Building worker power globally offers a way out of this Hobson’s choice of which downtrodden group to support. The Bangladeshi textile worker and the Vietnamese fishery worker feel just as exploited and forgotten as the man in Hollandale, Mississippi, population 3,500, where the entire tax base for the year is $300,000—roughly what Apple CEO Tim Cook makes in a day.
We can write and enforce trade policies that exchange legitimate labor standards for access to markets. We can assist workers resisting the triumph of accumulated capital without cheering on “the search for a new plantation, and cheaper labor,” as Theroux puts it. And we can broadly share the benefits of globalization at home, for reasons just as moral as the impulse to help children abroad.
Seemingly both sides of this debate would agree with such a program—but the confusion comes in the points of emphasis, in allowing for the legitimate frustration of those crushed by American policy.

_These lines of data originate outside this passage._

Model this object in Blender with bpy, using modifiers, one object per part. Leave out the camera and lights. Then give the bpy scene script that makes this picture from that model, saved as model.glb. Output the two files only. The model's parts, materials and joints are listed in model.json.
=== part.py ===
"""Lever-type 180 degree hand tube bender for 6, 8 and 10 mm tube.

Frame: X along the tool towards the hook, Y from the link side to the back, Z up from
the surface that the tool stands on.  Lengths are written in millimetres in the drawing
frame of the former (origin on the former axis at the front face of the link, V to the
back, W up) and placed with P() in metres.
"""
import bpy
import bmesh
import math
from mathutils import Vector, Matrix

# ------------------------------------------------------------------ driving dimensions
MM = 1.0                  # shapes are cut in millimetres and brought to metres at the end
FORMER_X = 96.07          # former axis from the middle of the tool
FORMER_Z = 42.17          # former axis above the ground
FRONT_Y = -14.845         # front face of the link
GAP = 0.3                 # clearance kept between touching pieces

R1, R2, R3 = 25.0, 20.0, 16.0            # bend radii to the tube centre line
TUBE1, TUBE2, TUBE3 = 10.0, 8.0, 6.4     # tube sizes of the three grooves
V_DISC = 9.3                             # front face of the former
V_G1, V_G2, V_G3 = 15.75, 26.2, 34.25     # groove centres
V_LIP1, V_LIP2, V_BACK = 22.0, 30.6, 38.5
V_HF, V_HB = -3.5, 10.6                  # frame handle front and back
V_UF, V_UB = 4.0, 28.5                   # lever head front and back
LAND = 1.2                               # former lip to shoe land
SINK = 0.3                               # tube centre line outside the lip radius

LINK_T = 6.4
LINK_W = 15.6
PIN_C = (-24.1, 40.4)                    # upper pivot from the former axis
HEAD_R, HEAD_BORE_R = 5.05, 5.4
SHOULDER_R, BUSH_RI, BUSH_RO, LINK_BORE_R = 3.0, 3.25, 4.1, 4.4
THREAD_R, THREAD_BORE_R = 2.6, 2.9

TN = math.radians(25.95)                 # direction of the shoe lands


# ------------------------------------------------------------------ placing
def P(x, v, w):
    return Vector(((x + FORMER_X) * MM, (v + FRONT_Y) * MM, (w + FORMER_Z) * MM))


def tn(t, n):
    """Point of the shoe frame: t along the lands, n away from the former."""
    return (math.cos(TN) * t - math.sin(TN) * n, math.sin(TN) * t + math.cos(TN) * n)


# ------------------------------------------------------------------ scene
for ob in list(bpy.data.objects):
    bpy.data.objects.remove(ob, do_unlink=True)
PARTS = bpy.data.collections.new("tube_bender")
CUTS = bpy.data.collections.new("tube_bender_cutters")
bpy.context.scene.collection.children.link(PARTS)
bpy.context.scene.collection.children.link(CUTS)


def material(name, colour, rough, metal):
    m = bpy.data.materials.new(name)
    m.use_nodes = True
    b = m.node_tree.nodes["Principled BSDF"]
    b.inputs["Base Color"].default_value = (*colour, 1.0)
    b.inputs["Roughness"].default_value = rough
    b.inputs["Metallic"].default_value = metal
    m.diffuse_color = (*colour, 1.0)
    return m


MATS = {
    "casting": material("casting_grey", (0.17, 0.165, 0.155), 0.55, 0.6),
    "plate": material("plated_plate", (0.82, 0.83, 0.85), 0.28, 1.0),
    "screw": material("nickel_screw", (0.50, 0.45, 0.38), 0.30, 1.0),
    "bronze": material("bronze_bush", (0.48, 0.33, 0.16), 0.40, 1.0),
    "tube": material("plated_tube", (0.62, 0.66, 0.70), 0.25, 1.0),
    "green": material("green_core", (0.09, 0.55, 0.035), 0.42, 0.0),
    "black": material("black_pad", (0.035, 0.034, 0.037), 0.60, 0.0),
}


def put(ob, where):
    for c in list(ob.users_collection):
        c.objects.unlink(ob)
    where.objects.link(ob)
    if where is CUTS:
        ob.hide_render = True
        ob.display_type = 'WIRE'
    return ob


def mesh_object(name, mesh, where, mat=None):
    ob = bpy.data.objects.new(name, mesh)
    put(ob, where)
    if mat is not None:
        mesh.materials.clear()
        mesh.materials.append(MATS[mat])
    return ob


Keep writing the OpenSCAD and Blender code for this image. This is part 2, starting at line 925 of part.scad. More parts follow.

The perceived callousness of focusing only on global perspectives and meager compensations like lower prices at Walmart informs how Paul Theroux sees an 80-year-old woman in Arkansas in a shack with no running water, and wonders what she did to make her nation forget her.
We should not automatically believe visitors’ extrapolated views of a nation, no matter how immersive. But nor should we close the book on a country based on statistical averages, when documentary evidence could supplement it. “The book is about overlooked people and their stories,” Theroux said. “The long march of the common man and woman is my mission.”